59. After remembering Śiva favourably disposed to the devotees he addressed the lady who had controlled herself and was preparing for the penance.

60. He who is the supreme brilliance, He who is the greatest austerity, He who is the worthiest of worship—let that Śiva be meditated upon.

61. Worship Him who is the most excellent of all Beings, the sole first cause of all the worlds and the principal cause of virtue, wealth, love and salvation.

62. O lady, worship lord Śiva, the lord of all Devas with the following mantra. By that, certainly you will achieve everything.

63. “Oṃ Namaḥ Śaṃkarāya Oṃ” “Oṃ obeisance to Śiva Oṃ.” With this mantra the penance is pervaded. The whole penance begins with silence. I shall explain it. Listen.
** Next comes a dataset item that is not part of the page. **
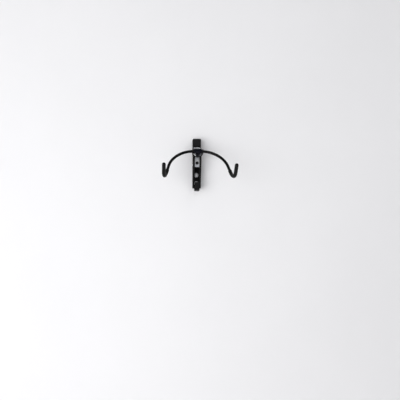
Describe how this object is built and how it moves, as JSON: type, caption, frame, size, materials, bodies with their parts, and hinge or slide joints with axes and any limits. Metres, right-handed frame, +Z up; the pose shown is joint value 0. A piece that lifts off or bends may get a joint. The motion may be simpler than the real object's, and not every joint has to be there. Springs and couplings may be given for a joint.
{
  "type": "horizontal wall bike rack",
  "caption": "Wall rack that holds a bicycle level by its top tube: a steel channel, a levelling hub and an arched bar that folds up, with two sleeved hooks and a helmet hook.",
  "frame": {"origin": "middle of the wall channel's back, on the face of the wall", "axes": "+Z up, +Y into the wall, +X to the right for someone who faces the wall"},
  "size_m": [0.273, 0.2878, 0.2165],
  "materials": {
    "channel_steel": "black powder coat, fine texture, satin",
    "bar_steel": "smooth black powder coat, satin",
    "cap_plastic": "moulded, fine grain",
    "hub_casting": "blue-black paint on a casting, satin",
    "black_oxide": "black oxide on steel, slightly oily",
    "rubber": "soft matt black",
    "nylon": "natural, waxy",
    "zinc": "bright zinc plate, slightly grey"
  },
  "bodies": {
    "frame": {"wall_channel": "channel_steel", "top_cap": "cap_plastic", "saddle_bracket": "zinc", "saddle_rivet_top_left": "zinc", "saddle_rivet_top_right": "zinc", "saddle_rivet_low_left": "zinc", "saddle_rivet_low_right": "zinc", "tie_bolt": "black_oxide", "tie_nut": "zinc", "tie_spacer": "zinc", "bearing_boss": "zinc", "swivel_bush": "nylon", "wall_screw_top": "zinc", "wall_screw_middle": "zinc", "wall_screw_low": "zinc", "wall_washer_top": "zinc", "wall_washer_middle": "zinc", "wall_washer_low": "zinc", "helmet_hook": "channel_steel", "helmet_hook_tip": "rubber"},
    "swivel": {"swivel_plate": "zinc", "plate_screw_left": "black_oxide", "plate_screw_right": "black_oxide", "hub_base": "hub_casting", "hub_cover": "hub_casting", "cover_screw": "black_oxide", "swivel_bolt": "black_oxide", "swivel_washer": "zinc", "swivel_nut": "zinc", "bar_bush_left": "cap_plastic", "bar_bush_right": "cap_plastic"},
    "hook_bar": {"support_bar": "bar_steel", "hook_sleeve_left": "rubber", "hook_sleeve_right": "rubber", "stop_yoke": "bar_steel"}
  },
  "joints": [
    {"name": "level", "type": "hinge", "parent": "frame", "child": "swivel", "pos_m": [0, -0.0749, 0.0384], "axis": [0, 1, 0], "range_deg": [-15, 15]},
    {"name": "fold", "type": "hinge", "parent": "swivel", "child": "hook_bar", "pos_m": [0, -0.09075, 0.039], "axis": [-1, 0, 0], "range_deg": [0, 145]}
  ]
}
64. The ceremonial bath shall be taken silently. The worship of Śiva shall be performed silently. The food taken in shall solely consist of water in the first and second Ṣaṣṭakālas (a period ⅙ of the day=4 hrs.)

65. On the third Ṣaṣṭhakāla you shall observe complete fast [without even taking water]. This shall continue till the conclusion of the penance. The rites shall be performed at the end of each Ṣaṣṭhakāla.

66. This is called the penance of silence. It yields all the benefits of celibate life. O lady, it confers all cherished desires. True, it is certainly true.

67. Thinking thus in your mind, O lady, you meditate on Śiva. If He is pleased He will confer on you all you wish, ere long.

68. Vasiṣṭha then sat and explained to Sandhyā the rites of the penance. The sage then vanished from the scene.

Footnotes and references:


Candrabhāgā, modern Cenab. It is called Asikni ‘black’ in the Ṛgveda, Akesines by Arrian and Sandabāgā by Ptolemy. It rises from the foot of the Himālayas and flows in two rivulets: Candrā from a large snow-bed to the South-East of Bāra Lācha; Bhāgā from the north-west slope of the pass and both join at Tandi and the joint stream is known as Candrabhāgā. H. Dh. Ś. Vol. IV p. 742; Geo of the Purāṇas P. 114.


The lake Lohita lies at the foot of the mountain Lohita—Hemaśṛṅga or Sarvoṣadha, situated on the north of the Hemakūṭa (Kailāsa) range. It is the source-lake of the Lauhitya identified with the modern river Brahmaputra.